Some methods can be used with various types of monitors others not so much.

If you would prefer to NOT be offered any type of pain management by medical staff state that too. Just also then add the common ones like an epidural to your list of “avoid” items above so that staff know you’ve at least thought about it.

in case of an emergency

Ok, I hope you never have to face a birthing emergency. But I would be lax to not bring up at least some of the scenarios to think about.

Shoulder Dystocia – some locations and care providers will work with you for repositioning to release this, others will not make sure you are ok with where your care provider and birthing location stand on this.

C-Section – for those of us with intense fears around this procedure (like me) it can be helpful to state if you want to be put under completely or not.

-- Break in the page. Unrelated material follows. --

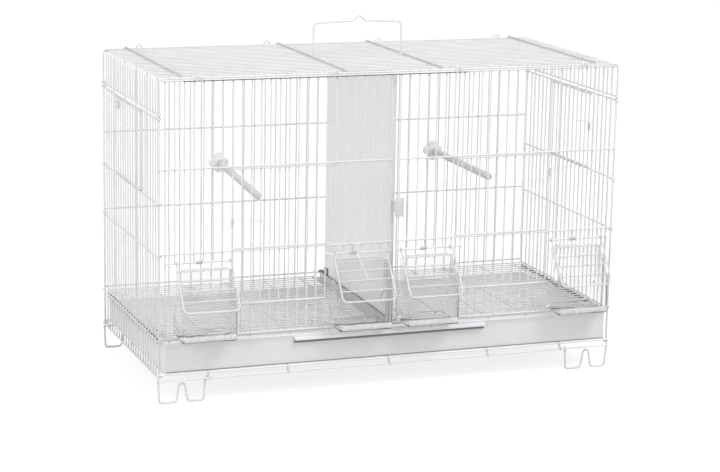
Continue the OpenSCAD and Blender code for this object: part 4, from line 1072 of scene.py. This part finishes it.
def divider_pull():
    z0, z1 = FRONT_HIGH_Z - 71, FRONT_HIGH_Z - 47
    bars = [((-1.2, FY - 6.2, z0 + 6), (1.2, FY + 7 - WELD, z1 - 6), 0.35),
            ((-1.2, FY - 6.8, z0), (9.7, FY - 5.6, z1), 0.4),
            ((8.1, FY - 7.6 + 0.9, z0 + 0.6), (9.7, FY - 4.2, z1 - 0.6), 0.5)]
    bar_piece("divider_pull_tab", bars, PULL_PAINT, "divider_pull", "divider")


def divider_rail():
    """Folded strip: a flange on which the grilles rest and a grooved rib for the divider."""
    flange_top = GRILLE_Z - MESH_R - 0.1
    groove, floor_z = DIVIDER_T / 2 + DIVIDER_ROOM, DIVIDER_LOW - DIVIDER_ROOM
    wall = groove + 1
    front, back = FY + 1.5, BY - MESH_R - WELD
    lips = [sorted((side * groove, side * wall)) for side in (-1, 1)]
    bars = [((-12, front, flange_top - 0.9), (12, back, flange_top), 0.3),
            ((-wall, FY - LAYER + CROSS_R + WELD, flange_top - 0.5), (wall, BY - 4, floor_z), 0.3)]
    bars += [((a, FY + 14, floor_z - 0.5), (b, BY - 4, floor_z + 2.2), 0.3) for a, b in lips]
    bar_piece("divider_rail_strip", bars, PULL_PAINT, "divider_rail", "cage")
    # dull grey strips on the groove's lips: painted shadow of the seam between the divider and the rail
    edges = [((a, FY + 14, floor_z + 2.1), (b, BY - 4, floor_z + 3.4), 0.3) for a, b in lips]
    bar_piece("divider_rail_groove_shadow", edges, DULL_METAL, None, "cage")


def divider_back_clip():
    """Two cheeks on strips from a foot that rests on the back's lowest cross wire."""
    plate = BY - MESH_R - WELD
    wire_z, strip_z, strip_h, top = BACK_LEVELS[2] + CROSS_R + WELD, FOOT_H + 52.5, 1.5, FOOT_H + 62
    fork, outer, cheek_front = DIVIDER_T / 2 + DIVIDER_ROOM, DIVIDER_T / 2 + 1.5, SHEET_BACK - 13.5
    bars = [((-outer, plate - 1.2, wire_z), (outer, plate, strip_z + strip_h), 0.35),
            ((-outer, plate - 1.2, wire_z), (outer, BY + LAYER + CROSS_R, wire_z + 1.2), 0.35)]
    for a, b in (sorted((side * fork, side * outer)) for side in (-1, 1)):
        bars += [((a, cheek_front, strip_z), (b, plate - 0.9, strip_z + strip_h), 0.35),
                ((a, cheek_front, strip_z), (b, SHEET_BACK, top), 0.35)]
    bar_piece("divider_back_fork", bars, DULL_METAL, "divider_back_clip", "cage")


# ---- perches
PERCH_X = (-9.94 * BACK_PITCH, 10.84 * BACK_PITCH)
PERCH_Z = (FRONT_HIGH_Z - 44.5, FRONT_HIGH_Z - 41.9)
PERCH_DROOP, PERCH_SKEW = (2.8, 0.5), (-1.6, 0.4)
CAP_BACK = BY - MESH_R - 0.3
HANDS = ("left", "right")


def perch_place(i, y):
    return Matrix.Translation(Vector((PERCH_X[i], y, PERCH_Z[i])) * MM)


def turned(profile, sides=40, flutes=0, depth=0.0):
    """Rings of a turned shape along +Z from (radius, height) pairs; flutes are fine grooves."""
    rings = []
    for r, z in profile:
        ring = []
        for k in range(sides):
            a = 2 * pi * k / sides
            rr = r - (depth * (0.5 + 0.5 * cos(flutes * a)) if flutes and r > 3 else 0)
            ring.append((rr * cos(a), rr * sin(a), z))
        rings.append(ring)
    return rings


def perch(i):
    r = PERCH_D / 2
    profile = [(r - 1.6, 0), (r - 0.5, 0.12), (r, 0.7)] + [(r, PERCH_LEN * k / 12) for k in range(1, 12)]
    profile += [(r, PERCH_LEN - 1.2), (r - 0.35, PERCH_LEN - 0.35), (r - 1.3, PERCH_LEN)]
    bm = bmesh.new()
    loft(bm, turned(profile, 48, flutes=12, depth=0.16))
    place = perch_place(i, CAP_BACK - 9.4) @ Matrix.Rotation(radians(PERCH_SKEW[i]), 4, "Z")
    place = place @ Matrix.Rotation(radians(PERCH_DROOP[i] + 90), 4, "X")
    name = HANDS[i] + "_perch"
    sheet_piece(name + "_rod", bm, PERCH_SKIN, 50, name, "cage", place)


LOBE_SIDES = 72


def lobed(inset, z):
    """Outline of four lobes round the middle, drawn in by an inset."""
    ring = []
    for k in range(LOBE_SIDES):
        a = 2 * pi * k / LOBE_SIDES
        off = (a + pi / 4) % (pi / 2) - pi / 4
        reach = 7.4 * cos(off) + math.sqrt(max(0.0, 36 - (7.4 * sin(off)) ** 2)) - inset
        ring.append((reach * cos(a), reach * sin(a), z))
    return ring


def perch_cap(i):
    bm = bmesh.new()
    rings = [lobed(1.1, 0), lobed(0.35, 0.25), lobed(0, 0.9), lobed(0, 3.1), lobed(0.3, 3.7), lobed(1.2, 4.0)]
    hub = [(6.9, 4.05), (6.5, 4.5), (6.4, 8.3), (6.0, 8.85), (5.2, 9.0), (2.1, 9.05), (2.0, 9.4),
            (2.0, 16.6), (1.5, 17)]
    rings += turned(hub, LOBE_SIDES)
    loft(bm, rings)
    # stud through the back wires
    loft(bm, turned([(1.8, -5.4), (2.4, -5.0), (2.5, -4.4), (2.5, 0.4)], 24))
    name, place = HANDS[i] + "_perch_cap", perch_place(i, CAP_BACK) @ Matrix.Rotation(radians(90), 4, "X")
    sheet_piece(name + "_moulding", bm, CAP_SKIN, 45, name, "cage", place)


def perch_nut(i):
    """Ring nut with finger grips round its rim."""
    n, thick = 64, PERCH_NUT_REACH - MESH_R - 0.31
    bm = bmesh.new()
    rings = []
    for r, z, grip in ((2.55, 0.0, 0), (7.6, 0.0, 0), (8.3, 0.35, 1), (8.5, 0.9, 1), (8.5, thick - 0.9, 1),
            (8.2, thick - 0.3, 1), (7.5, thick, 0), (3.2, thick, 0), (2.55, thick - 0.5, 0)):
        turns = [2 * pi * k / n for k in range(n)]
        reach = [r - grip * 0.25 * (0.5 + 0.5 * cos(16 * a)) for a in turns]
        rings.append([(far * cos(a), far * sin(a), z) for far, a in zip(reach, turns)])
    rows = loft(bm, rings, closed_ends=False)
    for k in range(n):
        bm.faces.new((rows[-1][k], rows[-1][(k + 1) % n], rows[0][(k + 1) % n], rows[0][k]))
    name = HANDS[i] + "_perch_nut"
    place = perch_place(i, BY + MESH_R + 0.3) @ Matrix.Rotation(radians(-90), 4, "X")
    sheet_piece(name + "_ring", bm, CAP_SKIN, 45, name, "cage", place)


# ---- the cage
front_panel()
back_panel()
side_panel(-1, "left_side_panel", "left_wire_panel")
side_panel(1, "right_side_panel", "right_wire_panel")
top_panel()
top_clips()
base_frame()
for across, deep in ((-1, 0), (1, 0), (-1, 1), (1, 1)):
    foot("foot_%s_%s" % (("front", "back")[deep], HANDS[across > 0]), across, deep)
floor_grille(-1, "left_floor_grille", "left_grille")
floor_grille(1, "right_floor_grille", "right_grille")

door_low, door_high = FRONT_LOW_Z + CROSS_D + DOOR_GAP, FRONT_HIGH_Z - CROSS_D - DOOR_GAP
side_low, side_high = SIDE_MID_Z + CROSS_D + DOOR_GAP, SIDE_HIGH_Z - CROSS_D - DOOR_GAP
for hand, across in zip(HANDS, (-1, 1)):
    wire_door(hand + "_front_door", FRONT_PITCH, 11, door_low, door_high, place_front(across))
    wire_door(hand + "_side_door", SIDE_PITCH, 10, side_low, side_high, place_side(across))
front_stile, side_stile = 10.5 * FRONT_PITCH, 9.5 * SIDE_PITCH
front_hook, side_hook = (pitch - MESH_R - LATCH_D / 2 - 0.9 for pitch in (FRONT_PITCH, SIDE_PITCH))
latch("left_front_latch", front_stile, FRONT_LOW_Z + 28.9, front_hook, 4.2, place_front(-1))
latch("right_front_latch", front_stile, FRONT_LOW_Z + 80.4, front_hook, -4.8, place_front(1), True)
latch("left_side_latch", side_stile, SIDE_HIGH_Z - 16.7, side_hook, 4, place_side(-1))
latch("right_side_latch", side_stile, SIDE_HIGH_Z - 48.7, side_hook, 4, place_side(1))

for number in range(4):
    feeder_flap(number)
    flap_spring(number)
    feeder_cup(number)
carry_handle()
divider_top_guide()
tray()
divider()
divider_pull()
divider_rail()
divider_back_clip()
for number in range(2):
    perch(number)
    perch_cap(number)
    perch_nut(number)


# ---- floor, light and camera
def photo_ray(tree):
    """1 where a ray comes from the camera, a mirror or through glass."""
    path = tree.nodes.new("ShaderNodeLightPath")
    seen = maths(tree, "MAXIMUM", path.outputs["Is Camera Ray"], path.outputs["Is Glossy Ray"])
    return maths(tree, "MAXIMUM", seen, path.outputs["Is Transmission Ray"])


def floor():
    bm = bmesh.new()
    bmesh.ops.create_grid(bm, x_segments=2, y_segments=2, size=6.0)
    mesh = bpy.data.meshes.new("studio_floor")
    bm.to_mesh(mesh)
    bm.free()
    m = bpy.data.materials.new("studio_floor")
    m.use_nodes = True
    t = m.node_tree
    t.nodes.clear()
    plain = add(t, "ShaderNodeBsdfDiffuse", {"Color": (0.55, 0.55, 0.55, 1)})
    faint = add(t, "ShaderNodeBsdfDiffuse", {"Color": (0.30, 0.30, 0.30, 1)})
    glow = add(t, "ShaderNodeEmission", {"Color": (1, 1, 1, 1), "Strength": 0.80})
    shown = add(t, "ShaderNodeAddShader", {0: faint.outputs[0], 1: glow.outputs[0]})
    mix = add(t, "ShaderNodeMixShader", {0: photo_ray(t), 1: plain.outputs[0], 2: shown.outputs[0]})
    add(t, "ShaderNodeOutputMaterial", {"Surface": mix.outputs[0]})
    mesh.materials.append(m)
    o = show("studio_floor", mesh)


def white_world():
    w = bpy.data.worlds.new("white_room")
    bpy.context.scene.world = w
    w.use_nodes = True
    t = w.node_tree
    ground = t.nodes["Background"]
    ground.inputs["Color"].default_value = (1, 1, 1, 1)
    t.links.new(remap(t, photo_ray(t), 0.0, 1.0, 0.76, 1.0), ground.inputs["Strength"])


def softbox(name, at, toward, size, power):
    lamp = bpy.data.lights.new(name, "AREA")
    lamp.shape, lamp.size, lamp.energy = "SQUARE", size, power
    o = show(name, lamp)
    o.location = at
    o.rotation_euler = (Vector(toward) - Vector(at)).to_track_quat("-Z", "Y").to_euler()


def camera():
    """The photograph's view, solved from the cage's corners."""
    azimuth, elevation, roll = 0.3584847657593113, 0.215384984381157, 0.019143244260448687
    ahead = Vector((sin(azimuth) * cos(elevation), cos(azimuth) * cos(elevation), -sin(elevation)))
    right = ahead.cross(Vector((0, 0, 1))).normalized()
    up = right.cross(ahead)
    across = right * cos(roll) + up * sin(roll)
    upward = up * cos(roll) - right * sin(roll)
    lens = bpy.data.cameras.new("camera")
    lens.lens, lens.sensor_width, lens.sensor_fit = 109.24, 36, "HORIZONTAL"
    lens.clip_start, lens.clip_end = 0.05, 50
    o = show("camera", lens)
    m = Matrix((across, upward, -ahead)).transposed().to_4x4()
    m.translation = Vector((-0.9519074, -2.5569397 + CY * MM, 0.7572099))
    o.matrix_world = m
    bpy.context.scene.camera = o


floor()
white_world()
softbox("key", (1.0, -1.5, 2.5), (0, 0, 0.2), 1.3, 34)
softbox("fill", (-1.9, -1.4, 1.3), (0, 0, 0.2), 1.8, 20)
camera()
bpy.context.scene.view_settings.view_transform = "Standard"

In my case, I asked to be put under completely if a c-section was needed because I didn’t want my anxiety to morph into a panic attack if this life-saving surgery was needed.

during delivery

This will include things like what position you would like to be in during delivery. Or you can add the blanket statement of “Mom will choose the position she feels is comfortable & effective for delivery” or alternatively you can list some of the options you would like to try.

This is also the place to state if you would like coaching during pushing or perennial support.

after delivery:

This is the place to list things you want to do like taking advantage of the golden hour (1st hour after birth of skin to skin with Mamma and Baby). That any test necessary in the first hour should be done with Baby skin to skin on Mamma.

If you are already in “protect the baby mode” it’s a great idea to remind care providers that they need your consent to touch baby.

List who you would like to have cut the cord and if you would like delayed umbilical cord cutting. Note: if you want delayed cord cutting but not to cut the cord yourself (or your partner) I still recommend asking to cut the cord as this tends to result in longer delays and more time to let the pulsing stop. You can always say you changed your mind and want them to cut it in the moment.

How do you want the placenta to come out? Are you open to things like limited traction or would you prefer augmenting to get it out? Or maybe you want to wait until it comes on it’s own.

After the placenta is delivered what would you like done with it? If you are looking to have it encapsulated or otherwise preserved here is where you need to make that clear.

You can also state things like if there is an active hemorrhage what you would prefer done to help Mamma, or if you would like Oxcitocin to help prevent hemorrhage.

Fundal Massages – This is where the staff check to see how your uterus is doing with contracting back to the original size. I would highly recommend stating that you need consent to be obtained prior to this being done and requesting that it be started as a light pressure working up to deeper/firmer pressure as needed.

It is a good idea to also state what you would like done with baby or would like to avoid. For instance eye ointment, baby’s first bath, and if you are planning to breastfeed or would like to start with formula.

what to do with your birth plan

Once you’ve gone through all the things in your birth plan with your Care Provider(s) it’s a good idea to have a couple of copies printed up. Give one to each care provider, and stick one in your birthing bag.

It may be that you don’t even bring the plan out of the bag during labor, but having it can be a great help in communicating and digging to find out all the information you want/need before you go into labor.

I believe that the best part of a birth plan is that it makes you look at all the things that could help you have the experience you want in this birth. It helps build trust with your care providers and keeps the lines of communication open between everyone supporting you and yourself.

So take the time to think about what it is that you want for this birth because the end goal is not just a healthy baby and Mamma. But to have an experience that you remember in a positive light.